There will never be another ‘Great World War’ like 1914 and 1939 – the nuclear age and the dissolution of the nuclear superpowers saw to that. The wars of the immediate past and of the future are very different and for some that makes it harder to recognize them as wars, but they are wars and the toll they take on our soldiers, sailors, Marines, airmen is just as harsh; often because of the reception back home it is much harsher and lasts much longer.
Today I ask you to stand at 11:00am with me. You don’t have to salute and you don’t have to stand at attention, but stand and do not fidget. Remember the men and women who put their lives in harm’s way so that our world can be free of tyranny and oppression.
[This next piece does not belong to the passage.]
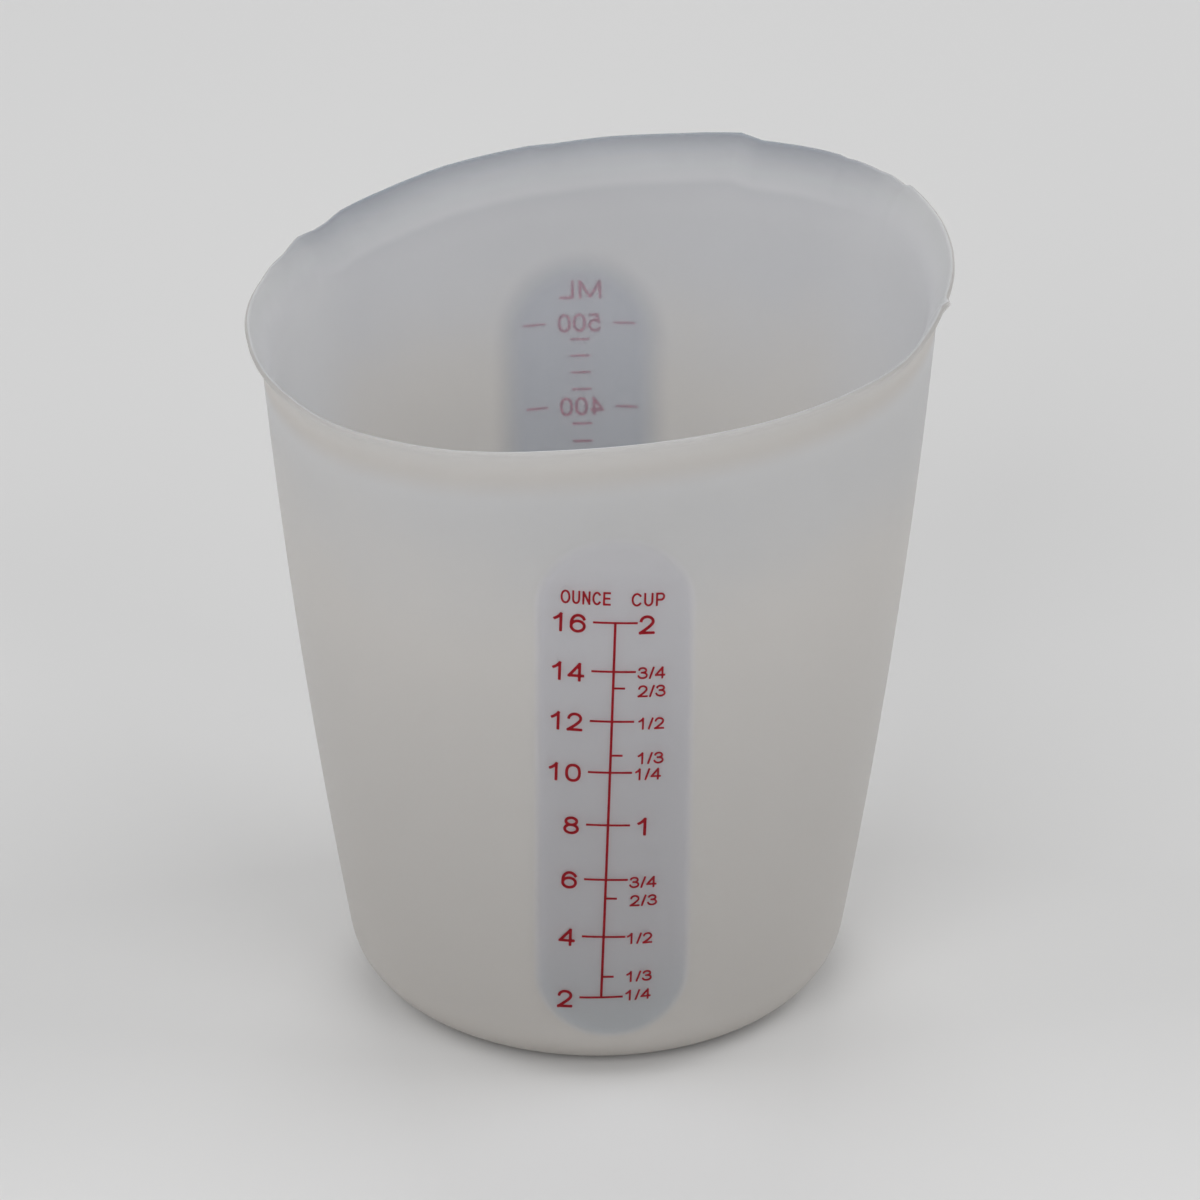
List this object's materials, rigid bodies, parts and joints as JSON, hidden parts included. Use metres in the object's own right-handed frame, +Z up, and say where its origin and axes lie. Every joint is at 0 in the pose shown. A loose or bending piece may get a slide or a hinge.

Remember those who got onto boats, planes, trains, and busses to go meet the enemy so that you, your parents, and your grandparents could be safe. Remember those buried in the fields of Flanders, Ypres, Dieppe, Normandy, and hundreds of other fields beneath crosses and stars and too often unmarked ground… in Europe, the Pacific, in Africa and the Middle East. On the ground and at sea, they served so that we could live free.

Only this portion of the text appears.